At the province's annual fruit festival held a week ago, there was a parade with colourful floats and fancy costumes from different districts. Floats were decorated with local fruits like durian, rambutan, mangosteen and more. At the end of the parade, attendees were picking fruits off the floats to take home. Some ate them on the spot. The people, young and old, dressed themselves in their best or in colourful or fancy costumes.

The three-day festival was chaired by Doldej Padhanarath, the governor of Yala, who aims to promote local products, fruits and tourist spots in his jurisdiction.

"Yala has many beautiful things on offer, like the Aiyerweng sea of fog in Betong -- that's fast becoming a tourist hot spot," said the governor. "In all areas, we focus on people's safety. We have security officers stationed throughout the province. The locals are also friendly and helpful."

To further improve the economy and encourage tourism, there is a plan in motion for an airport construction in Betong. It is expected that the new airport will open in a few years time.

"This place may seem dangerous in the news," acknowledged Sgt Major 1st Class Chaiyawat Sangthong, who was stationed with his team outside Sanam Chang Phueak Park in Yala city where the fruit festival was held.
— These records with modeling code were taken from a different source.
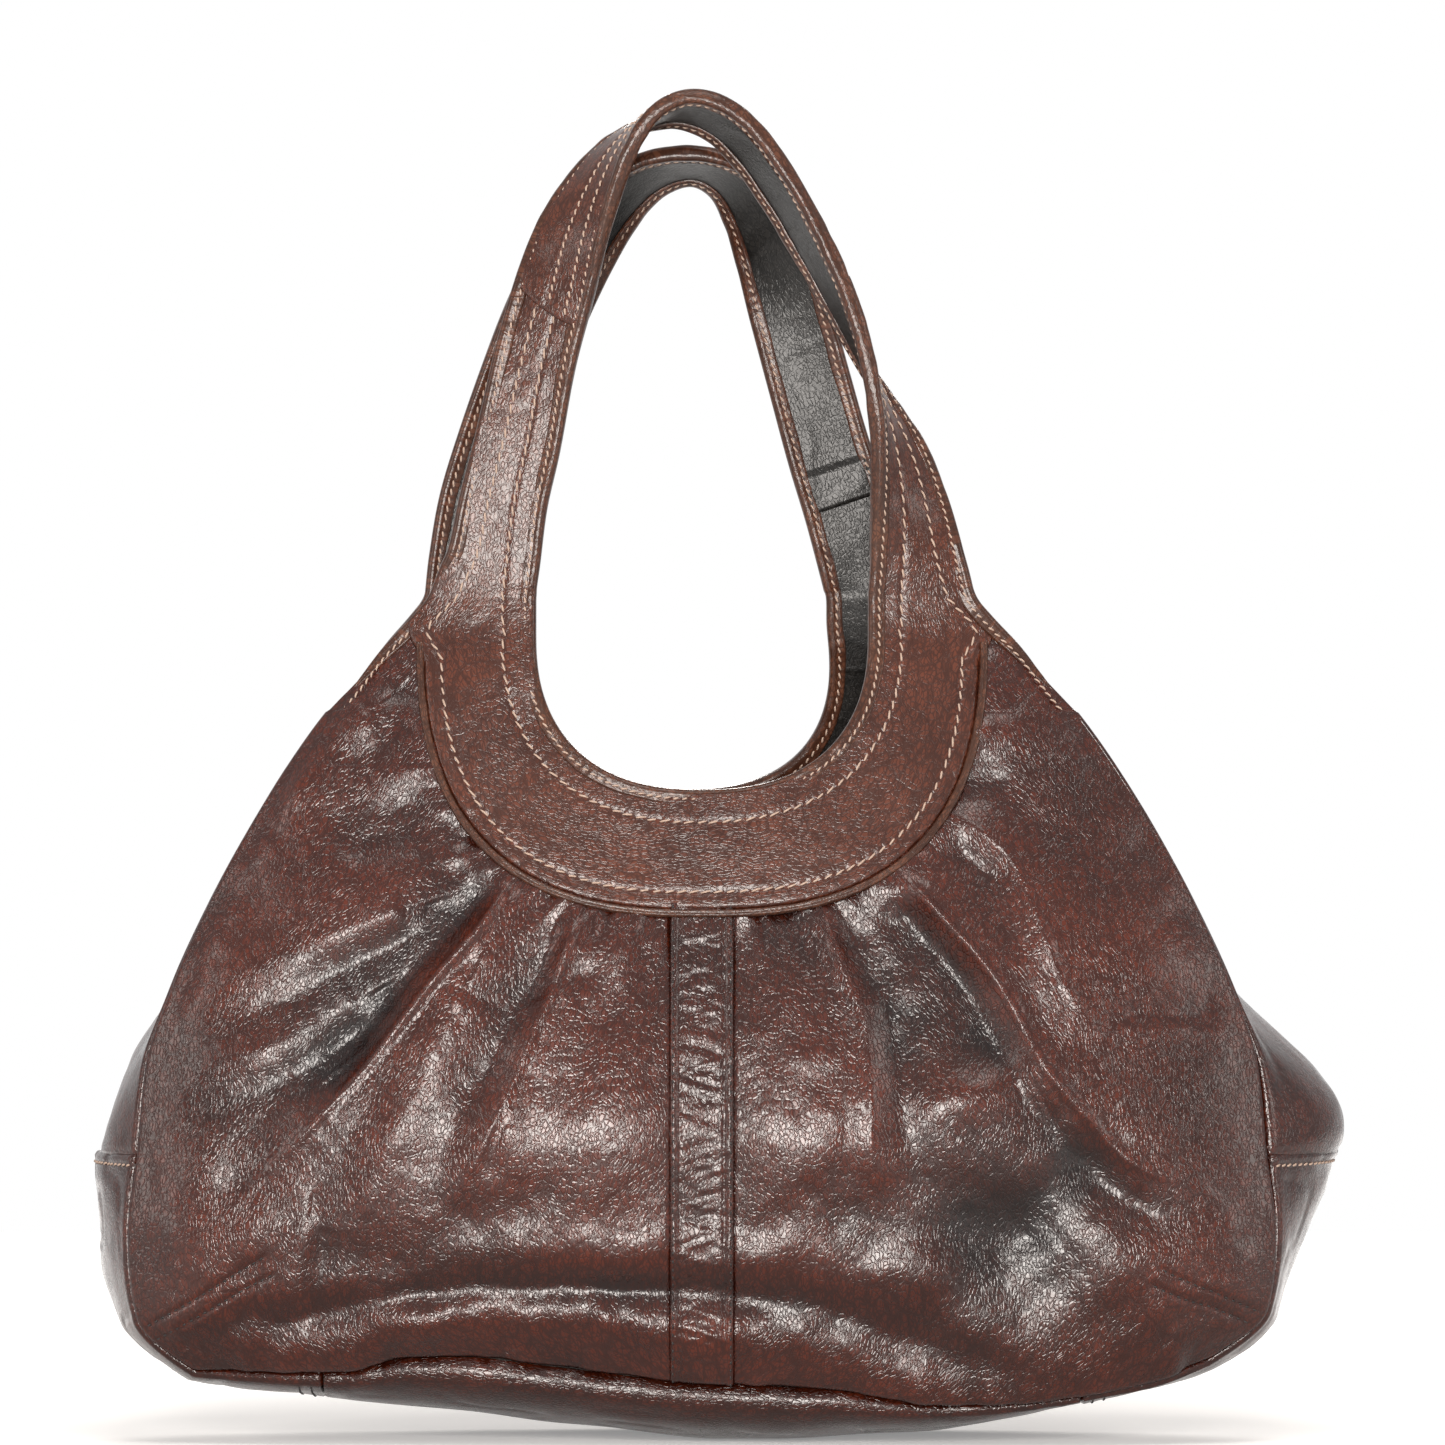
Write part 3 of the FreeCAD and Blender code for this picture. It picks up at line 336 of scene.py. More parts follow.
def fold_height(fold, x, z):
    """What one fold adds to the leather's height."""
    gap, along = beside(fold.route, x, z)
    gap = gap * fold.side
    fade = smooth(along / 0.12 + 0.5) * smooth((1 - along) / 0.35)
    width = fold.width * (0.8 + 1.0 * along)
    top = fold.ridge * 0.5
    deep = fold.valley * 0.42
    behind = top * hill(np.minimum(gap, 0), 2.6 * width)
    drop = (top + deep) * smooth(gap / (1.9 * width) + 0.08)
    back = deep * (1 - hill(np.maximum(gap - width, 0), 2.2 * fold.reach))
    sharp = 0.3 * min(max(fold.valley - 3.0, 0), 1)
    bead = sharp * fold.ridge * hill(gap + 0.6, 1.7) * (1 - along) ** 0.5
    return (behind - drop + back + bead) * fade


# ---------------------------------------------------------------- meshes


def normals_of(points, wrap=False):
    """Unit normals of a grid of points."""
    if wrap:
        across = np.roll(points, -1, 1) - np.roll(points, 1, 1)
    else:
        across = np.gradient(points, axis=1)
    normal = np.cross(across, np.gradient(points, axis=0))
    return normal / np.maximum(np.linalg.norm(normal, axis=2, keepdims=True), 1e-9)


def build(name, slot, vertices, faces, uvs=None, relief=None):
    """A mesh object from vertices in millimetres, with its material slot."""
    mesh = bpy.data.meshes.new(name)
    mesh.from_pydata((vertices * MM).tolist(), [], faces.tolist())
    mesh.polygons.foreach_set("use_smooth", np.ones(len(mesh.polygons), bool))
    if uvs is not None:
        corners = np.zeros(len(mesh.loops), int)
        mesh.loops.foreach_get("vertex_index", corners)
        mesh.uv_layers.new(name="leather").data.foreach_set("uv", uvs[corners].astype(np.float32).ravel())
    if relief is not None:
        # The relief height sets the leather finish's painted shade in the folds and painted light on the ridges
        mesh.attributes.new("relief", "FLOAT", "POINT").data.foreach_set("value", relief.astype(np.float32))
    obj = bpy.data.objects.new(name, mesh)
    bpy.context.scene.collection.objects.link(obj)
    mesh.materials.append(material(slot))
    return obj


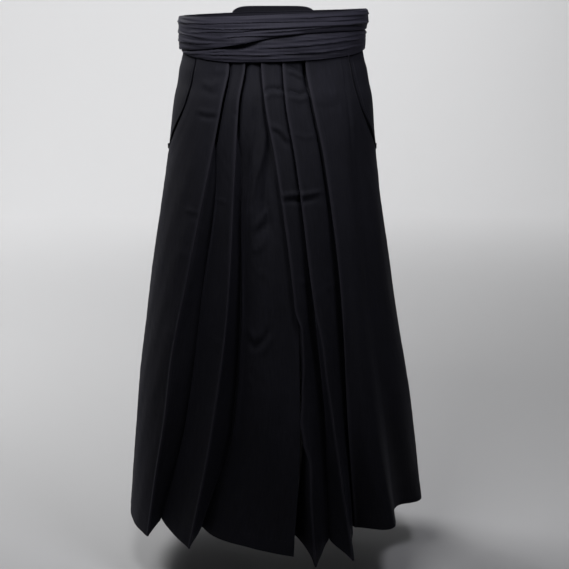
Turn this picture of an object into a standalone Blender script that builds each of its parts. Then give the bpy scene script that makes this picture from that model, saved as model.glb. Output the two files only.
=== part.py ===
"""Hakama: pleated, divided trousers with their own ties, in the hollow form of wear.

Metres, +Z up.  The garment faces -Y and the wearer's left is at +X.  The origin is
the middle of the waist, half way up the wound ties.  Every cloth piece is a wall of
constant thickness drawn through plan sections: a section is a line of knots (fold
edges, valleys and soft turns), and each knot's place at any height comes from a short
table of heights.
"""
import math

import bmesh
import bpy

# ---- driving sizes ----------------------------------------------------------------
CLOTH = 0.0014            # wall of the pleated cloth
SEAM_GAP = 0.0003         # between two pieces that are sewn together
FOLD_RADIUS = 0.0012      # centre line of the cloth at a pressed fold
SEAM_TAIL = 0.010         # seam allowance turned in at the centre seams
HALF_SEAM = (CLOTH + SEAM_GAP) / 2

TOP = 0.030               # upper edge of the panels, inside the ties
CROTCH = -0.500           # where the legs divide
TACK = -0.220             # foot of the side openings
HEM = -0.970              # nominal hem; each knot has its own drop

TIE_CLEAR = 0.0024        # from the panels' form to the first wrap
TIE_WALL = 0.0020
WRAP_GAP = 0.0003
BOARD_WALL = 0.0040

MM = 0.001

# ---- heights at which the tables below give their values ---------------------------
#          sash    slit   hip    crotch shin   hem
HEIGHTS = (-0.046, -0.120, -0.230, CROTCH, -0.750, HEM)
ROWS = (TOP, -0.010, -0.046, -0.082, -0.145, TACK, -0.232, -0.300, -0.400,
        CROTCH, -0.590, -0.680, -0.780, -0.880, HEM)

# The smooth form that the outermost folds touch, in mm.
FORM = {
    #               sash slit hip crotch shin hem
    "half_right":  (175, 194, 208, 250, 281, 300),
    "half_left":   (175, 195, 204, 243, 284, 313),
    "front_depth": (119, 140, 158, 198, 238, 270),
    "back_depth":  (115, 132, 150, 182, 216, 244),
}
ROUNDNESS = (2.0, 2.1, 2.2, 2.3, 2.4, 2.4)      # power of the form's superellipse

FOLD = +1        # pressed edge on the outside: the cloth turns in under it
VALLEY = -1      # hidden inner turn of a pleat
SOFT = 0         # a point the cloth passes through

# Front knots.  at = distance from the centre line, in = depth behind the form, both mm
# at the six heights; drop = height of the hem there, mm below the origin; steps = how
# many facets lead up to the knot.
FRONT_RIGHT = (
    # name          kind    at: sash slit  hip  crotch shin  hem    in: sash slit hip crotch shin hem   drop steps
    ("side",         SOFT,   (-143, -163, -208, -250, -281, -300), (0, 0, 0, 0, 0, 0),               962, 0),
    ("outer",        SOFT,   (-120, -140, -172, -226, -266, -288), (0, 0, 0, 0, 0, 2),               972, 3),
    ("pleat_1",      FOLD,   (-83, -96, -118, -174, -217, -251),   (0, 0, 0, 0, 0, 0),               976, 3),
    ("pleat_1_in",   VALLEY, (-120, -122, -106, -139, -172, -226), (3.4, 6, 20, 45, 58, 62),         953, 2),
    ("pleat_2_bow",  SOFT,   (-80, -92, -98, -122, -150, -200),    (4.4, 6, 12, 24, 28, 30),         960, 2),
    ("pleat_2",      FOLD,   (-52, -64, -71, -86, -119, -163),     (0, 0, 0, 0, 0, 0),               971, 2),
    ("pleat_2_in",   VALLEY, (-72, -76, -60, -63, -80, -142),      (6.2, 8.5, 20, 48, 66, 72),       955, 2),
    ("centre_turn",  SOFT,   (-48, -55, -50, -50, -62, -110),      (4.6, 7, 10, 20, 30, 38),         958, 1),
    ("centre_bow",   SOFT,   (-36, -36, -38, -20, -20, -50),       (3, 3, 2, 4, 6, 14),              962, 2),
    ("centre_under", SOFT,   (-22, -14, 2, 25, 25, 5),             (5, 6, 8, 8, 5, 2),               970, 2),
    ("centre_seam",  SOFT,   (14, 24, 38, 50, 52, 40),             (10, 11, 13, 11, 2, 0),           976, 2),
)
FRONT_LEFT = (
    ("pleat_3",      FOLD,   (-20, -13, 7, 43, 62, 83),            (0, 0, 0, 0, 0, 0),               999, 2),
    ("pleat_3_bow",  SOFT,   (18, 22, 34, 60, 78, 95),             (5, 6, 8, 10, 12, 28),            985, 2),
    ("pleat_4_in",   VALLEY, (50, 54, 66, 79, 102, 110),           (6.4, 8.5, 16, 32, 50, 58),       968, 2),
    ("pleat_4",      FOLD,   (20, 26, 45, 80, 121, 156),           (0, 0, 0, 0, 0, 0),               994, 2),
    ("pleat_4_bow",  SOFT,   (61, 70, 86, 106, 134, 157),          (4.6, 6, 8, 12, 24, 50),          975, 2),
    ("pleat_5_in",   VALLEY, (98, 102, 108, 132, 150, 159),        (3.4, 6, 14, 32, 56, 80),         958, 2),
    ("pleat_5",      FOLD,   (63, 76, 99, 133, 147, 164),          (0, 0, 0, 2, 24, 66),             955, 2),
    ("side_ridge",   SOFT,   (120, 134, 143, 171, 199, 238),       (0, 0, 0, 2, 2, 0),               946, 3),
    ("side_dip",     SOFT,   (128, 142, 156, 190, 222, 249),       (0.4, 1, 4, 12, 36, 100),         953, 1),
    ("side_swell",   SOFT,   (136, 152, 178, 214, 254, 284),       (0.2, 0, 2, 10, 30, 95),          960, 1),
    ("side",         SOFT,   (143, 163, 204, 243, 284, 313),       (0, 0, 0, 0, 0, 0),               962, 2),
)
# Back knots.  at = angle round the form in degrees, 0 at centre front and positive on
# the wearer's left; in = depth inside the form, mm.
BACK_LEFT = (
    ("side",         SOFT,   (58, 61, 90, 90, 90, 90),             (3, 4, 0, 0, 0, 0),               962, 0),
    ("side_back",    SOFT,   (96, 98, 104, 106, 107, 107),         (0, 0, 2, 6, 9, 12),              957, 4),
    ("hip_ridge",    SOFT,   (126, 126, 127, 128, 129, 131),       (0, 0, 0, 0, 0, 0),               964, 3),
    ("hip_dip",      SOFT,   (142, 142, 142, 142, 142, 142),       (0, 1, 4, 12, 22, 30),            955, 2),
    ("pleat_6",      FOLD,   (166, 165, 164, 162, 160, 158),       (0, 0, 0, 0, 0, 0),               970, 2),
    ("pleat_6_in",   VALLEY, (151, 154, 160, 166, 166, 163),       (3.4, 6, 20, 42, 56, 64),         955, 2),
    ("back_bow",     SOFT,   (168, 168, 168, 170, 170, 169),       (4.6, 6, 10, 18, 24, 28),         958, 2),
)
BACK_RIGHT = (
    ("back_bow",     SOFT,   (-167, -167, -167, -169, -171, -170), (4.6, 6, 10, 19, 26, 30),         958, 2),
    ("pleat_7_in",   VALLEY, (-150, -153, -159, -165, -166, -164), (3.4, 6, 20, 44, 58, 66),         955, 2),
    ("pleat_7",      FOLD,   (-165, -164, -163, -161, -159, -156), (0, 0, 0, 0, 0, 0),               972, 2),
    ("hip_dip",      SOFT,   (-141, -141, -141, -140, -140, -139), (0, 1, 4, 12, 24, 32),            956, 2),
    ("hip_ridge",    SOFT,   (-125, -125, -126, -126, -127, -128), (0, 0, 0, 0, 0, 0),               966, 2),
    ("side_back",    SOFT,   (-96, -98, -104, -106, -107, -107),   (0, 0, 2, 6, 9, 12),              958, 3),
    ("side",         SOFT,   (-58, -61, -90, -90, -90, -90),       (3, 4, 0, 0, 0, 0),               962, 4),
)
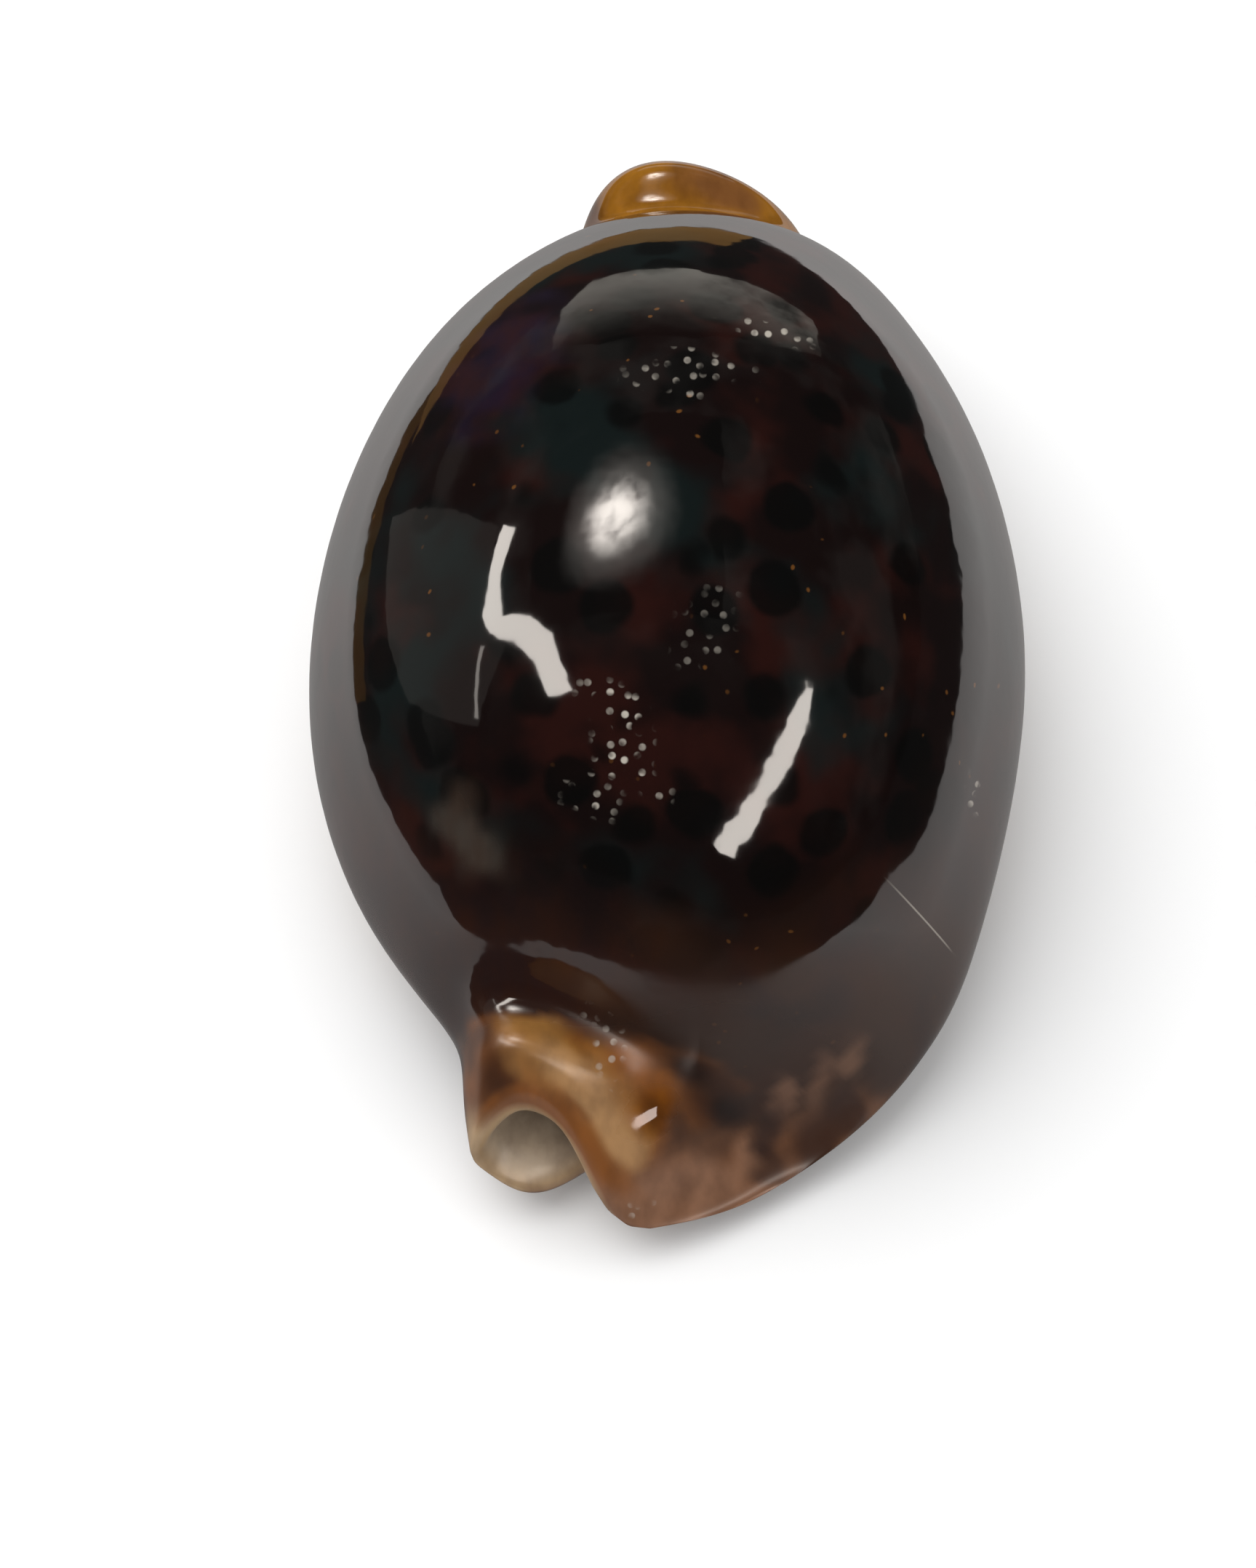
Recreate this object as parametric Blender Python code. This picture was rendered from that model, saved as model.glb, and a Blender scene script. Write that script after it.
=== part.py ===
"""Panther cowrie shell.

One closed solid, because the animal grew it as one piece: a thick, domed and polished shell, with a
toothed slit along its base and an open canal at each end.

Frame: metres, +Z up. The shell lies on its base. +Y runs to the anterior end, and +X is the side of
the outer lip. The origin is under the middle of the shell's box, on the surface that it lies on.

The wall is a sheet that wraps round the body, from the outer lip over the back to the inner lip. Its
outer face is a row of sections hung on rails that run from the posterior rim to the anterior one: the
crest of the back, the two margins and the slit. Its inner face is the same form with the wall's
thickness taken off, and the sheet's free edge is rounded.
"""

import bpy
import bmesh
import numpy as np
from math import pi, radians

MM = 0.001

# Growth stations from the posterior rim to the anterior rim, as the outer face's rails, in millimetres.
# Columns: crest of the back x, y, z; right margin x, y; left margin x, y; height of both margins;
# middle of the slit x, y, z; half the slit's width.
OUTLINE = MM * np.array([
    # The two lobes of the posterior canal and the saddle over them.
    (-7.0, -30.2, 10.4,   -1.2, -35.8,   -10.7, -31.9,    4.8,   -3.5, -30.4, 1.9,   0.4),
    (-6.7, -28.4, 13.1,    4.6, -34.4,   -10.8, -29.6,    5.0,   -3.6, -28.7, 1.5,   0.6),
    # The valley between the saddle and the back.
    (-5.9, -25.2, 12.1,   10.8, -30.5,   -11.1, -26.4,    5.7,   -3.7, -26.2, 1.0,   0.8),
    # The back, from its steep posterior slope over the highest point.
    (-4.8, -22.8, 17.4,   14.9, -25.8,   -13.5, -22.9,    6.8,   -3.4, -22.6, 0.3,   0.9),
    (-2.5, -17.5, 26.7,   17.5, -20.1,   -17.2, -17.9,    8.8,   -2.6, -17.8, -0.4,  1.0),
    (-1.0, -10.5, 31.7,   19.5, -12.0,   -19.8, -11.2,   10.0,   -1.2, -10.6, -0.9,  1.1),
    (-0.3, -1.8, 32.7,    20.4, -2.8,    -20.4, -2.4,    10.6,   -0.2, -2.0, -1.1,   1.2),
    (-0.1, 7.6, 30.6,     18.9, 7.2,     -18.3, 7.2,     11.1,   0.4, 7.4, -1.1,     1.3),
    (0.0, 15.7, 25.7,     15.9, 15.6,    -14.2, 15.6,    10.0,   0.8, 15.6, -0.8,    1.5),
    (0.6, 21.7, 19.6,     12.7, 21.8,    -9.8, 21.6,      8.2,   1.0, 22.0, -0.2,    1.6),
    # The neck and the raised lip of the anterior canal.
    (0.3, 25.6, 13.9,     10.0, 25.8,    -6.9, 25.4,      6.8,   1.0, 26.4, 0.6,     1.5),
    (0.1, 27.8, 11.8,     8.9, 27.8,     -5.6, 27.6,      6.2,   1.0, 28.6, 1.2,     1.4),
    (0.0, 29.8, 12.4,     8.1, 29.4,     -5.0, 29.4,      5.8,   1.0, 30.4, 1.5,     1.3),
    (-0.1, 31.4, 11.1,    6.6, 30.9,     -4.5, 30.9,      5.4,   0.9, 32.0, 2.0,     1.2),
])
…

"Outsiders would find it scary. But when you get to come here yourself, it's actually not too bad."

Our experience in Yala was quite true to Chaiyawat's words. People were kind and they really didn't mind helping out a stranger. Due to the unrest, the province remains mostly authentic -- being untouched, unexplored and untrampled by tourism as in other regions.

Though the danger is still apparent, it seems more dangerous to people who only know Yala from the news, rather than those who have actually set foot there.